Combate ao estigma e dignidade para os pacientes

O reumatologista destaca que essa é uma das maiores conquistas da nova legislação. “O ganho mais significativo é a validação. Por décadas, pacientes ouviram que sua dor era uma invenção. Agora, o Estado brasileiro reconhece oficialmente: esta é uma doença real e incapacitante. Isso ajuda a combater o estigma e a conferir dignidade ao paciente,” ressalta.

O especialista acrescenta, no entanto, que a categorização como pessoa com deficiência (PCD) não é automática. “Uma avaliação biopsicossocial, realizada por uma equipe multidisciplinar, será necessária para verificar o grau de limitação do paciente. Somente depois disso, ele poderá acessar benefícios como cotas em concursos, isenções fiscais na compra de veículos e adaptações no ambiente de trabalho. Trata-se de uma ferramenta poderosa para inclusão social e profissional,” explica.
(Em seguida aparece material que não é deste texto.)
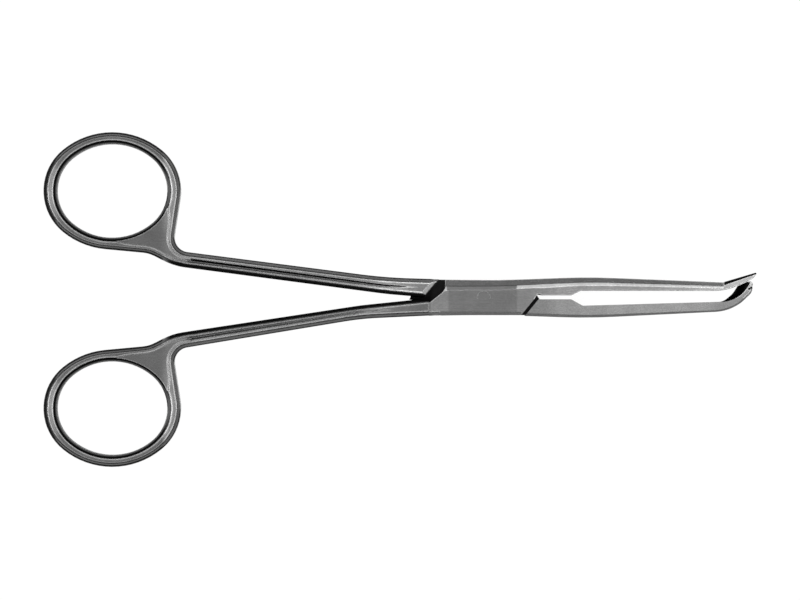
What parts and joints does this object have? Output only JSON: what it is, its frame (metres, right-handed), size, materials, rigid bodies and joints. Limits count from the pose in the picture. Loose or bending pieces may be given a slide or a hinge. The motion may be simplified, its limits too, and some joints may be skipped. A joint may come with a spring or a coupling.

Outro aspecto importante da lei é a ampliação do atendimento pelo SUS. Até então, a maioria dos pacientes dependia do setor privado, com altos custos. Emanuelle reconhece que teve acesso à fisioterapia, pilates, psicoterapia e psiquiatria, mas também tem consciência de que essa não é a realidade de muitos. “Tratamentos não são baratos. Se o SUS conseguir fornecer fisioterapia e acompanhamento médico e psicológico, isso mudará a vida de milhares de pessoas. É a diferença entre ter qualidade de vida e viver em sofrimento,” avalia.

O reumatologista reforça a importância dessa inclusão. “O atendimento especializado no SUS, com reumatologistas e equipes multidisciplinares, vai reduzir a jornada dos pacientes, evitando anos de espera pelo diagnóstico e permitindo o início precoce do tratamento. É uma inovação e um avanço significativo.” Para Emanuelle, cada pequeno progresso merece celebração. “Levantar da cama, escovar os dentes e tomar um banho em dias de dores intensas… tudo isso é uma conquista. A lei pode não curar, mas nos dá força para continuar, pois demonstra que, finalmente, estamos sendo vistos,” conclui.

André Franco finaliza: “O reconhecimento oficial não só facilita o acesso a políticas públicas, mas também educa a sociedade. Fibromialgia não é preguiça nem capricho. É uma condição séria que demanda empatia, cuidados e respeito.”